Grading: Enforex gives you grades from 1-10 in seven areas:  grammar, vocabulary, listening comprehension, reading comprehension, oral expression, written expression, and pronunciation.  Following is the scale:


9-10          A

8-8.99    B

7-7.99    C

6-6.99    D

Below 6   F


Therefore, if the average of your seven grades is 8.5, your grade would be a B.  However, students MUST place at the appropriate level in order for this scale to apply to them.  If a student receiving 2001/2002 credit places at the novice level, for example, he will not receive a B for grades in the 8-8.99 range but rather a C or D, depending on progress.  Also, students are evaluated in two other areas: progress and participation.  As a matter of course, instructors give the student a rating of “excelente” if his progress/participation is satisfactory.  Therefore, if the student receives a rating of “bueno” (“good”) or “normal” for progress or participation, his grade may be lowered.  While all students receive credit for two courses and therefore get two grades, the grades are treated as one, since there is no clear division between courses.


Unlike in American classrooms, instructors cannot give you an idea of what your grade is at any given point.  Only when they sit down at the end of the four weeks and evaluate your overall performance can they arrive at a grade.  Therefore, students will receive nothing more than a bewildered look if they ask, “What is my grade in the class so far?”  The best thing a student can ask is, “Should I be doing anything differently?” or “Where do I need to improve?”

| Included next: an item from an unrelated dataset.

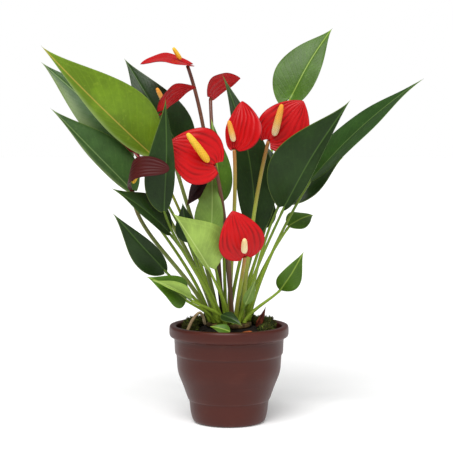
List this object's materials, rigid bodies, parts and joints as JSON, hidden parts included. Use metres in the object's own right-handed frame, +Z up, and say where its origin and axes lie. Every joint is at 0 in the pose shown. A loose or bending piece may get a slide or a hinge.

This scale is provided as an absolute so that students will understand why they receive a particular grade.  However, rather than focusing on numbers and grades, students should concentrate on getting the full benefit of class and making the most of their study abroad experience.  A student who makes the most of his experience in Barcelona by spending time with his host family, seeing sites of cultural interest that are not required, and participating with enthusiasm in his classes and excursions may receive mercy if his grades are borderline; a student who complains about excursions, classes, homework, etc., makes classes or excursions unpleasant for his classmates, and/or elects to spend the majority of his time at the beach can expect to receive the grade indicated above.